North Farmington coach Todd Negoshian said that before Rogers returned last year his team was playing well. But what Rogers brought to the Raiders was a true leader.

“I thought our chemistry was good, but Buddha just brings a low-key, happy go lucky, laid-back mentality to our program,” he said. “The way he can get everyone to follow that lead and that mentality where he never gets nervous or caught up in the moment. Last year we looked for a leader when he left and when he came back, he stepped in and became the leader. We had some leaders on the team but he’s the defined leader that everyone gets along with and respected.”

North Farmington is hoping to take that next step to the Breslin Center. In addition to his physical presence, Rogers adds an air of confidence and poise.  There isn’t that tenseness when it comes to the magnitude of the game, because of his presence.

Negoshian said that one of the key things Rogers brings is his laid-back approach, never getting too caught up in the hype, which is important to have in a leader.

“I think the biggest thing he does for our group is his mindset and approach to the game,” he said. “How loose he is and he doesn’t get caught up in the atmosphere, it’s just another game. For your leader to be like that is unbelievable.”

Next up for North Farmington (20-3) is U-D Jesuit (20-3) and its star point guard Cassius Winston on Wednesday at Southfield high school at 7 p.m.

Through three postseason games, North Farmington has breezed through the competition, winning its games by an average of 19 points. The Raiders defeated Birmingham Brother Rice by 15 points in the district final and Oak Park by 21 in the regional semifinal.
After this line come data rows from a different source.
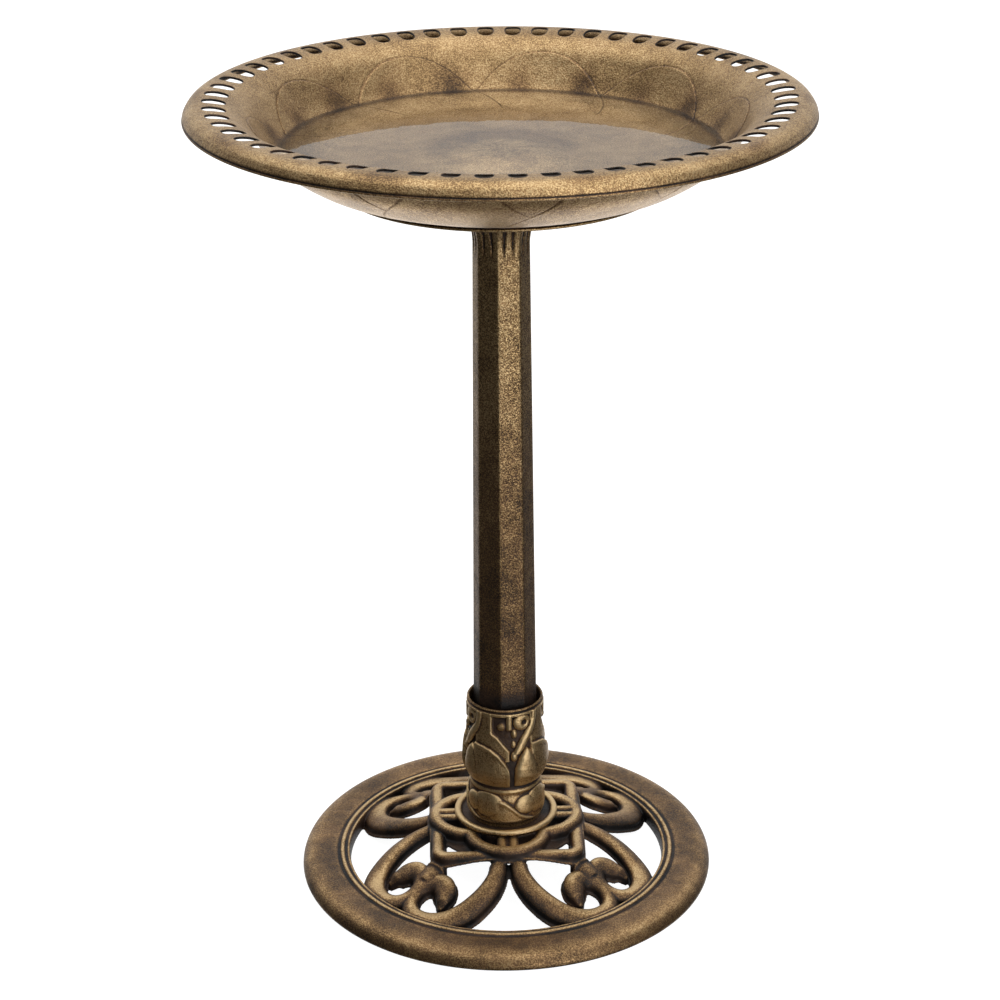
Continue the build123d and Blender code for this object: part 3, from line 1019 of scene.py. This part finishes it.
def settle(obj):
    """Bring the points that the smoothing left just under the floor back onto it."""
    co = coords(obj)
    co[:, 2] = np.maximum(co[:, 2], 0.02)
    obj.data.vertices.foreach_set("co", (co * MM).ravel())
    obj.data.update()


def build_base():
    parts = []
    quarter = [scroll_bar(), lobe_bar(), *rib_bars(), *stub_bars()]
    points, quads = scroll_bar()
    quarter.append((across_diagonal(points), quads[:, ::-1]))
    for points, quads in quarter:
        for turned in quarter_turns(points):
            parts.append((turned, quads))
    parts.append(square_bar())
    parts.append(web_plate())
    ring = ring_profile()
    parts.append((turned_rows(ring, azimuths(720)).reshape(-1, 3), ring_quads(len(ring), 720)))
    parts.append(hub_plate())
    points, quads = join_points(parts)
    obj = clean(make_mesh("base_casting", turned_about_axis(points, CASTING_TURN), quads))
    obj = remesh(obj, 0.85)
    settle(obj)
    paint_base_wear_and_light(obj)
    return obj


def paint_base_wear_and_light(obj):
    """Painted shade on the sides, underneath and behind the lattice, and dark in the grooves; gold on the
    beads, and painted highlights on the crowns and the ring's outer roll.
    """
    co, normal = coords(obj), normals(obj)
    _, r = plan(co)
    z = co[:, 2]
    wide = hollowness(obj, 30, 0.9)
    tight = hollowness(obj, 8, 0.3)
    # painted shade on the openwork: its upright sides, the ledge at its foot and its sloping shoulders
    upright = 1 - smoothstep(normal[:, 2], 0.05, 0.45)
    openwork = 1 - smoothstep(r, 142.4, 143.2)
    shoulder_shade = (1 - smoothstep(normal[:, 2], 0.55, 0.92)) * 0.4
    ledge_shade = smoothstep(dome_z(r) - z, 7.5, 9.0) * 0.5 * (r < 142)
    side = openwork * np.maximum.reduce([upright * 0.95, ledge_shade, shoulder_shade])
    grooves = (0.85 * bell(r - GROOVE_R[0], 0.9) + 0.85 * bell(r - GROOVE_R[1], 1.1)) * (z > 8)
    # painted shade on the undersides
    under = (normal[:, 2] < -0.3) * 0.95
    # painted shade: black behind the lattice and under the hub
    straight = turned_about_axis(co, -CASTING_TURN)
    within = np.abs(straight[:, :2]).max(1) < 57.5
    shade_behind_lattice = np.maximum((r < 45.5) * (z < 46.5), within * (1 - smoothstep(z, 40.0, 42.5)))
    creases = np.maximum(wide, 0) * 0.7 + np.maximum(tight, 0) * 0.5
    store(obj, "patina_and_shade", np.clip(np.maximum.reduce([side, grooves, under, shade_behind_lattice]) + creases, 0, 1))
    edges = np.maximum(-wide, 0) * 0.45 + np.maximum(-tight, 0) * 0.35
    # painted highlight on the upward-facing crowns of the openwork
    crown = openwork * smoothstep(normal[:, 2], 0.88, 1.0) * 0.75
    bead = (bell(r - BEAD_R, 1.3) * 0.5 + bell(r - RING_LIP_R, 0.7) * 0.35) * (z > 8)
    # painted highlight along the ring's outer roll
    rim = bell(r - 177.5, 6.0) * 0.25 * (z > 4)
    store(obj, "rubbed_and_highlight", np.clip(edges + crown + bead + rim, 0, 1))


# ---- assembly -----------------------------------------------------------------------------------
def dress(obj, material, body, node=None):
    """Gives a piece its material and its body, and hides the CAD node that it stands for."""
    obj.data.materials.clear()
    obj.data.materials.append(material)
    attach(obj, body)
    if node:
        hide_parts(node)


def paint_node(node, material):
    """Gives a CAD node that stays in view its material."""
    obj = frame["nodes"][node]
    for slot in obj.material_slots:
        slot.material = material
    if not obj.material_slots:
        obj.data.materials.append(material)


basin_bronze = antique_bronze("bronze_basin", gold=0.80, speckle=0.40, cloud=0.16, rub_and_highlight_gold=0.1, stain=0.34)
post_bronze = antique_bronze("bronze_post", gold=0.60, speckle=0.62, cloud=0.22, rub_and_highlight_gold=0.3, seed=5.0)
leaf_bronze = antique_bronze("bronze_leaf", gold=0.83, speckle=0.44, cloud=0.2, rub_and_highlight_gold=0.45, seed=9.0)
base_bronze = antique_bronze("bronze_base", gold=0.53, speckle=0.42, cloud=0.22, rub_and_highlight_gold=0.45, seed=13.0)

dress(build_basin(), basin_bronze, "basin", "basin")
dress(build_water(), clear_water(), "basin")
dress(build_pole(), post_bronze, "stand", "pole")
dress(build_collar(), leaf_bronze, "stand", "leaf_collar")
dress(build_hub(), leaf_bronze, "stand", "hub_disc")
dress(build_base(), base_bronze, "stand", "base")
plastic = black_plastic()
for node in ("basin_socket", "top_spigot", "bottom_plug"):
    paint_node(node, plastic)
steel = zinc_steel()
for node in ("socket_screws", "tie_rod", "rod_top_washer", "rod_top_nut", "rod_base_washer", "rod_base_nut"):
    paint_node(node, steel)


# ---- floor, light, camera -----------------------------------------------------------------------
FLOOR_HALF = 9.0                # metres
FLOOR_DROP = 0.0004             # metres, so that the foot ring and the floor don't share a plane
LENS = 90.04                    # mm, for a sensor 36 mm wide
CAMERA_PLACE = (-0.0028, -1.9693, 1.2144)
CAMERA_DOWN = 23.56             # degrees below level
CAMERA_ROLL = -0.0088           # radians


def floor():
    s = Shader("pale_floor")
    mottle = s.noise(400, 2.0, 0.5)
    s.set(
        Base_Color=s.ramp(mottle, [(0, (0.30, 0.30, 0.30)), (1, (0.34, 0.34, 0.34))]),
        Roughness=0.9,
        Emission_Color=(1, 1, 1, 1),
        Emission_Strength=0.96,
    )
    corners = np.array([(-1, -1, 0), (1, -1, 0), (1, 1, 0), (-1, 1, 0)]) * FLOOR_HALF
    obj = make_mesh("studio_floor", corners / MM, [[0, 1, 2, 3]])
    obj.data.materials.append(s.material)
    obj.location.z = -FLOOR_DROP
    obj.visible_diffuse = False
    obj.visible_glossy = False


def from_angles(az, elevation):
    """Unit vector towards an azimuth and a height above level, in degrees."""
    a, e = math.radians(az), math.radians(elevation)
    return (math.sin(a) * math.cos(e), -math.cos(a) * math.cos(e), math.sin(e))


def softbox(name, az, elevation, distance, size, power, aim):
    light = bpy.data.lights.new(name, "AREA")
    light.shape = "RECTANGLE"
    light.size, light.size_y = size
    light.energy = power
    obj = bpy.data.objects.new(name, light)
    target = Vector(aim)
    obj.location = target + distance * Vector(from_angles(az, elevation))
    obj.rotation_euler = (target - obj.location).to_track_quat("-Z", "Y").to_euler()
    bpy.context.scene.collection.objects.link(obj)


def camera():
    data = bpy.data.cameras.new("camera")
    data.sensor_width = 36
    data.lens = LENS
    data.clip_end = 100
    obj = bpy.data.objects.new("camera", data)
    obj.location = CAMERA_PLACE
    tilt = Matrix.Rotation(math.radians(90 - CAMERA_DOWN), 4, "X")
    obj.rotation_euler = (tilt @ Matrix.Rotation(CAMERA_ROLL, 4, "Z")).to_euler()
    bpy.context.scene.collection.objects.link(obj)
    bpy.context.scene.camera = obj


def world():
    """White studio round the back, a bright card front right, a pale ceiling and a dim front left."""
    w = bpy.data.worlds.new("studio")
    w.use_nodes = True
    tree = w.node_tree
    place = tree.nodes.new("ShaderNodeTexCoord")

    def glow(az, elevation, start, full, strength):
        """Light from round one direction: none beyond start degrees from it, all within full degrees."""
        facing = tree.nodes.new("ShaderNodeVectorMath")
        facing.operation = "DOT_PRODUCT"
        facing.inputs[1].default_value = from_angles(az, elevation)
        tree.links.new(place.outputs["Generated"], facing.inputs[0])
        spread = tree.nodes.new("ShaderNodeMapRange")
        spread.interpolation_type = "SMOOTHSTEP"
        edges = (0.0, math.cos(math.radians(start)), math.cos(math.radians(full)), 0.0, strength)
        for socket, value in zip(spread.inputs, edges):
            socket.default_value = value
        tree.links.new(facing.outputs["Value"], spread.inputs[0])
        return spread.outputs[0]

    total = None
    for lit in (glow(180, 30, 75, 40, 0.8), glow(31, -2, 27, 12, 2.9), glow(38, 38, 30, 12, 0.45),
                glow(0, 90, 48, 20, 1.5), glow(180, -55, 44, 18, 1.6)):
        add = tree.nodes.new("ShaderNodeMath")
        add.operation = "ADD"
        add.inputs[1].default_value = 0.07
        if total is not None:
            tree.links.new(total, add.inputs[1])
        tree.links.new(lit, add.inputs[0])
        total = add.outputs[0]
    back = tree.nodes["Background"]
    back.inputs[0].default_value = (1, 1, 1, 1)
    tree.links.new(total, back.inputs[1])
    bpy.context.scene.world = w


floor()
world()
softbox("key", 33, 40, 1.9, (0.5, 0.9), 7, aim=(0, 0, 0.45))
camera()
bpy.context.scene.view_settings.view_transform = "Standard"
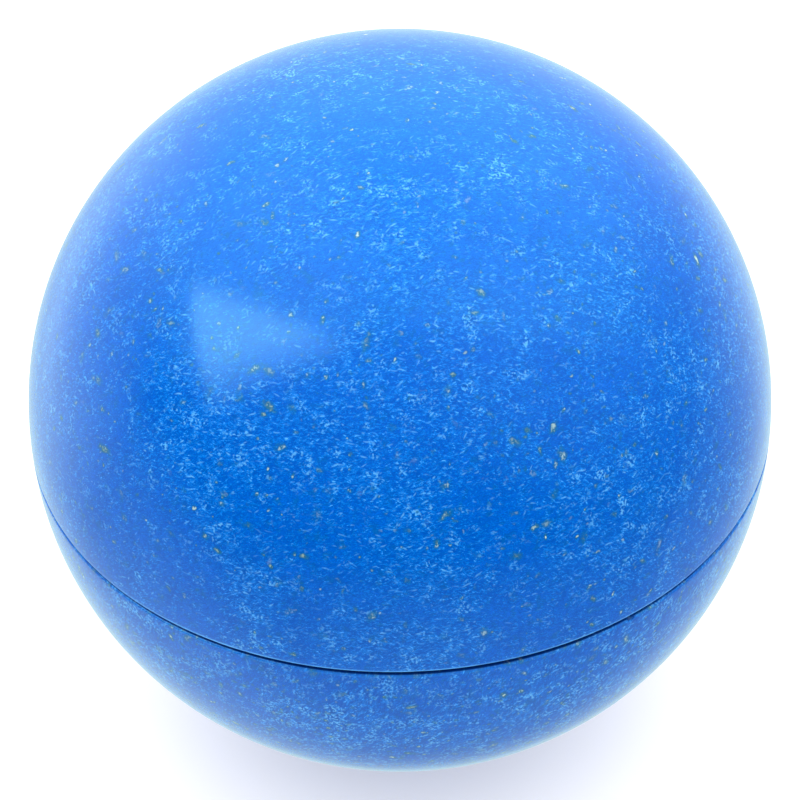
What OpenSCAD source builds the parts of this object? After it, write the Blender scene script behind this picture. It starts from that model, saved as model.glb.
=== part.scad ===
// Croquet ball of two moulded half shells over a solid core.
// The shells meet at the equator on a tongue-and-groove joint, which is bonded for good.
// Millimetres. The origin is the ball's centre, and +Z is normal to the joint plane,
// towards the upper shell.

/* [Ball] */
// Outside diameter of the ball, 3 5/8 inch
ball_d = 92.08; // [91.28:0.01:92.88]
// Thickness of each shell's wall
wall = 6.5; // [5.5:0.1:9]

/* [Parting line] */
// Width of the open line between the two outer rims
line_w = 0.36; // [0.2:0.02:0.8]
// Radius on the outer edge of each rim
rim_r = 0.3; // [0.15:0.05:0.6]
// Depth of the open line, from the outside to the bonded groove
land_w = 2.1; // [1.6:0.1:2.6]

/* [Joint] */
// Thickness of the lower shell's tongue
tongue_w = 1.7; // [1.2:0.1:2]
// Height of the tongue above the joint plane
tongue_h = 3.4; // [2:0.1:5]
// Thickness of adhesive on each side of the tongue
bond_gap = 0.3; // [0.15:0.05:0.4]
// Thickness of adhesive over the tongue's end
bond_top = 0.8; // [0.4:0.1:1.5]
// Chamfer on the tongue's two end corners
lead_in = 0.4; // [0.2:0.05:0.5]

/* [Core keys] */
// Number of ribs that key each shell to the core
rib_count = 6; // [3:1:8]
// Thickness of a rib
rib_t = 2.4; // [1.6:0.1:4]
// Height of a rib, from the shell's inside into the core
rib_h = 2.2; // [1:0.1:4]
// Angle above the joint plane where a rib starts
rib_low = 16; // [12:1:30]
// Angle above the joint plane where a rib ends
rib_high = 64; // [50:1:75]

/* [Hidden] */
$fn = 240;
ball_r = ball_d / 2;
core_r = ball_r - wall;
groove_out = ball_r - land_w;
groove_in = groove_out - tongue_w - 2 * bond_gap;
groove_h = tongue_h + bond_top;
// The rim's rounding rolls inside the ball's surface and rests on the rim's face.
rim_z = line_w / 2 + rim_r;
rim_x = sqrt(pow(ball_r - rim_r, 2) - pow(rim_z, 2));
// Where that rounding touches the ball's surface
rim_touch = ball_r / (ball_r - rim_r);
// How far a rib's foot reaches into the wall, so that the two join as one solid
rib_root = 1;

// Half of a meridian section: the wall above the joint plane, with its rounded outer
// edge. The inner face of the rim lies on the plane, and the outer face stands back.
module wall_section() {
    difference() {
        intersection() {
            circle(r = ball_r);
            square(2 * ball_r);
        }
        circle(r = core_r);
        translate([groove_out, 0])
            square([ball_r, line_w / 2]);
        difference() {
            polygon([
                [rim_x, 0],
                [ball_r + rim_r, 0],
                [rim_x * rim_touch, rim_z * rim_touch],
                [rim_x, rim_z]
            ]);
            translate([rim_x, rim_z])
                circle(r = rim_r);
        }
    }
}

// Section of the groove in the upper rim, open at the joint plane.
module groove_section() {
    translate([groove_in, -line_w / 2])
        square([groove_out - groove_in, groove_h + line_w / 2]);
}

// Section of the tongue, from the foot given to its chamfered end.
module tongue_section(foot) {
    left = groove_in + bond_gap;
    right = left + tongue_w;
    polygon([
        [left, -foot],
        [right, -foot],
        [right, tongue_h - lead_in],
        [right - lead_in, tongue_h],
        [left + lead_in, tongue_h],
        [left, tongue_h - lead_in]
    ]);
}

// Ribs on the inside of a shell above the joint plane, evenly spaced round the Z axis,
// half a step clear of the X axis. A rib is a flat plate, and its section is a band
// between two angles.
module ribs(outer_r) {
    inner_r = core_r - rib_h;
    reach = 2 * ball_r;
    for (i = [0 : rib_count - 1])
        rotate([0, 0, (i + 0.5) * 360 / rib_count])
            rotate([90, 0, 0])
                linear_extrude(height = rib_t, center = true)
                    intersection() {
                        difference() {
                            circle(r = outer_r);
                            circle(r = inner_r);
                        }
                        polygon([
                            [0, 0],
                            [reach * cos(rib_low), reach * sin(rib_low)],
                            [reach * cos(rib_high), reach * sin(rib_high)]
                        ]);
                    }
}

// Both shells' ribs, as the core's moulded slots take them.
module all_ribs(outer_r) {
    ribs(outer_r);
    mirror([0, 0, 1])
        ribs(outer_r);
}

// Upper half shell: wall, groove and ribs.
module upper_shell() {
    color("dodgerblue")
        union() {
            rotate_extrude()
                difference() {
                    wall_section();
                    groove_section();
                }
            ribs(core_r + rib_root);
        }
}

// Lower half shell: wall, tongue and ribs.
module lower_shell() {
    color("royalblue")
        union() {
            rotate_extrude()
                union() {
                    mirror([0, 1])
                        wall_section();
                    tongue_section(line_w);
                }
            mirror([0, 0, 1])
                ribs(core_r + rib_root);
        }
}

// Solid core of pressed cork and rubber, with a slot for every rib.
module core() {
    color("peru")
        difference() {
            sphere(r = core_r);
            all_ribs(core_r + rib_root);
        }
}

// Cured adhesive: it fills the groove round the tongue, down to the joint plane.
module joint_adhesive() {
    color("ivory")
        rotate_extrude()
            difference() {
                translate([groove_in, 0])
                    square([groove_out - groove_in, groove_h]);
                tongue_section(line_w);
            }
}

upper_shell();
lower_shell();
core();
joint_adhesive();
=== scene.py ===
"""Croquet ball: two moulded half shells of blue fibre-flecked plastic, bonded over a solid core."""

import math

import bmesh
import bpy
from mathutils import Matrix, Vector, noise


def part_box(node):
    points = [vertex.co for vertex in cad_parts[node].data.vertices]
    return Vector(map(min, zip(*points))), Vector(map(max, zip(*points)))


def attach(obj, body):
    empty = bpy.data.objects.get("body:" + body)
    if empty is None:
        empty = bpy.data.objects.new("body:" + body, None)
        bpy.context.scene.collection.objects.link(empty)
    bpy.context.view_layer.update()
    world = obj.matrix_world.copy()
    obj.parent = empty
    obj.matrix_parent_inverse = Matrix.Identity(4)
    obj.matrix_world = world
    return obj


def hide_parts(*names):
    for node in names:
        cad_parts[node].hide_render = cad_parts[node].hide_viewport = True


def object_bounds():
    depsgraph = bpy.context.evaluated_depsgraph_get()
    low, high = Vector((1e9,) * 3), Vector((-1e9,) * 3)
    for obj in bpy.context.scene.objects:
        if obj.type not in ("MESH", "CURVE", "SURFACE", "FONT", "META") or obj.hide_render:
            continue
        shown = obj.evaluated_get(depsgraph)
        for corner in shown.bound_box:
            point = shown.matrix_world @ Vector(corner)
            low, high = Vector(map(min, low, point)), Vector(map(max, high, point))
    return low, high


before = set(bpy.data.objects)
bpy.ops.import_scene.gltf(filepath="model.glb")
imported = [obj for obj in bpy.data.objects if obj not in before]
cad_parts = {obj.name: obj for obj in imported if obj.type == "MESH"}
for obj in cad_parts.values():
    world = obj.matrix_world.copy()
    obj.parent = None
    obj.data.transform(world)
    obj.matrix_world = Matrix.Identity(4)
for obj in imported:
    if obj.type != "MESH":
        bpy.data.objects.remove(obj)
cad_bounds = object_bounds()

# ---------------------------------------------------------------- sizes from the frame
MM = 0.001
BALL_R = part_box("upper_shell")[1][2]
CORE_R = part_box("core")[1][2]
GROOVE_OUT, _, GROOVE_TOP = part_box("joint_adhesive")[1]
TONGUE_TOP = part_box("lower_shell")[1][2]
# The joint's own sizes, as the CAD has them.
LINE_W = 0.36 * MM
RIM_R = 0.3 * MM
TONGUE_W = 1.7 * MM
BOND_GAP = 0.3 * MM
LEAD_IN = 0.4 * MM
RIB_COUNT = 6
RIB_T = 2.4 * MM
RIB_H = 2.2 * MM
RIB_ROOT = 1.0 * MM
RIB_LOW = math.radians(16)
RIB_HIGH = math.radians(64)
GROOVE_IN = GROOVE_OUT - TONGUE_W - 2 * BOND_GAP

# ---------------------------------------------------------------- mesh resolution
AROUND = 384
OUTER_STEPS = 128
INNER_STEPS = 36
RIM_STEPS = 6
RIB_STEPS = 16
SHARP_ANGLE = math.radians(38)
# The moulded skin is not a perfect sphere: it waves by about a hundredth of a millimetre.
WAVE_H = 0.012 * MM
WAVE_LENGTH = 13 * MM
# The two rims are a little warped, so the open line is widest in front and behind.
LINE_CHANGE = 0.15 * MM
LINE_WIDEST = math.radians(-74)
WARP_REACH = 6 * MM
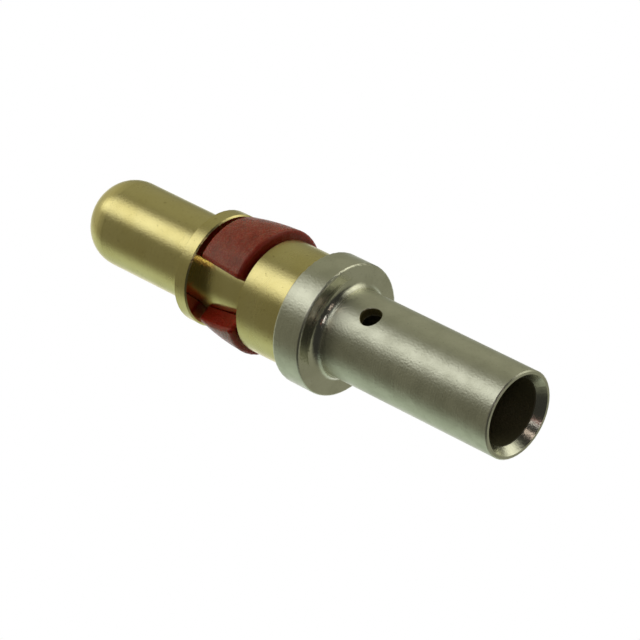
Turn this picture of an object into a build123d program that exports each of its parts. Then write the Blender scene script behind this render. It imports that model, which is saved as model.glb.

This is the moment Rogers has been waiting for throughout his high school career and now that the Raiders will play for a regional title, they’re still looking for more.

“If you’re a high school basketball player and you like the game and you like the sport, then you want to excel to the next spot and that’s the championship,” he said. “That’s all I’ve been missing, I’ve been on varsity all four years and we always come up short during districts or the first round of regionals, so to go over that bump is really what made me excited when we won.”

Against U-D Rogers will have a tall order on his hands as he will be likely matched against U-D’s 6-9 sophomores Eke Ikechukwu and Greg Eboigboden.

Should the Raiders defeat U-D they’ll be back in practice looking to take the final step (next Tuesday’s quarterfinals) on their way to the Breslin.

“I’m going to be happy that day,” he said. “But the next day in practice, I’ll be ready for the quarterfinals and states.”

While the ultimate goal is to make it to the Breslin Center for North Farmington, Negoshian said that what makes Rogers so special is his ability to keep the game in perspective.

“I think it’s any kid’s goal to get to the Breslin,” Negoshian said. “As a senior, I think they realize that this is their last chance to get there and play with their buddies and everyone has that mindset. He’s done a great job of keeping them grounded and knowing that we want to take it one day at a time and that we want to live see another day. One day at a time, one game at a time, we want to be in the gym with each other one more day. Every kid has the big picture in mind, but for him to have the little picture in mind says a lot about him.”